_TASK TO COMPLETE_
Read the listing and extract each line that includes the word "joints".

-- begin --

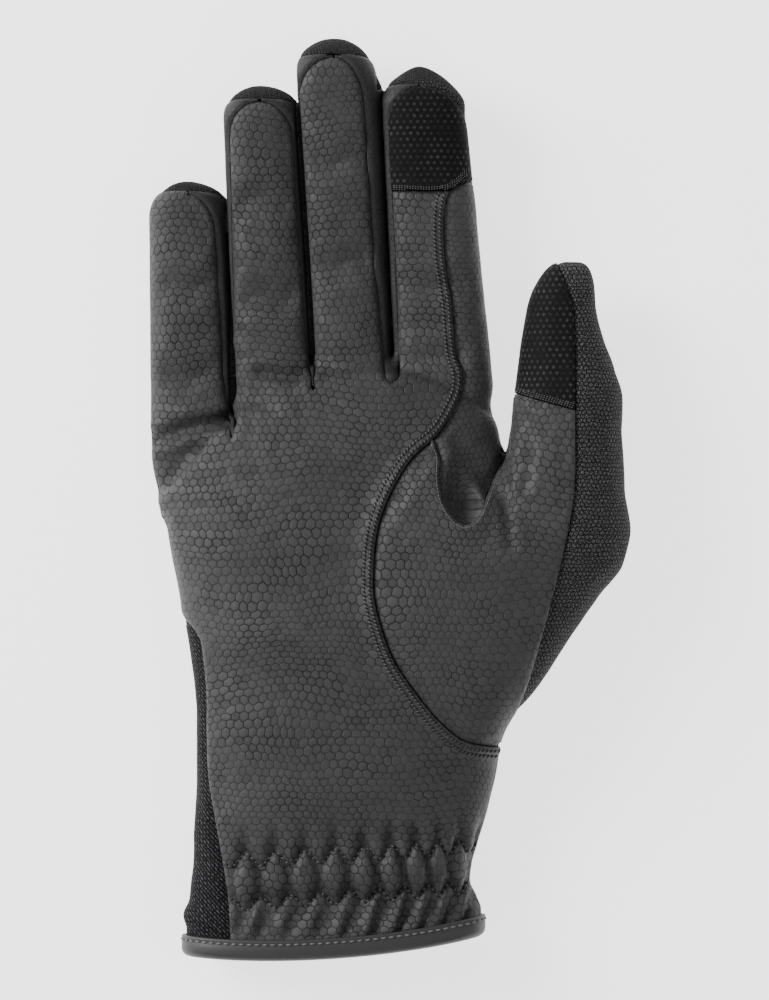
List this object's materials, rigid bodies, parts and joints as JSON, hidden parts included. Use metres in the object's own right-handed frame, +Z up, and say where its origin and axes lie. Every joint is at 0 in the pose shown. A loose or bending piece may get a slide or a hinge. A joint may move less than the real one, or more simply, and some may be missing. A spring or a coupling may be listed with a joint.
{
  "type": "horse riding glove",
  "caption": "Right-hand riding glove: grained leather palm, knit mesh back and thumb, touch patches, gathered wrist and bound cuff",
  "frame": {"origin": "middle of the glove's bounding box on the surface it lies on", "axes": "+Z up out of the palm, +Y from the cuff to the fingertips, +X to the thumb"},
  "size_m": [0.1246, 0.2388, 0.0293],
  "materials": {
    "leather": "satin",
    "knit": "matte",
    "touch": "matte"
  },
  "bodies": {
    "root": {"palm_panel": "leather", "index_side_panel": "leather", "thumb_palm_panel": "leather", "fourchette_little_ring": "leather", "fourchette_ring_middle": "leather", "fourchette_middle_index": "leather", "index_touch_patch": "touch", "thumb_touch_patch": "touch", "thumb_back_panel": "knit", "back_panel": "knit", "wrist_side_panel": "knit", "cuff_binding": "leather"}
  },
  "joints": []
}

-- end --

_EXERCISE ANSWER_
List this object's materials, rigid bodies, parts and joints as JSON, hidden parts included. Use metres in the object's own right-handed frame, +Z up, and say where its origin and axes lie. Every joint is at 0 in the pose shown. A loose or bending piece may get a slide or a hinge. A joint may move less than the real one, or more simply, and some may be missing. A spring or a coupling may be listed with a joint.
  "joints": []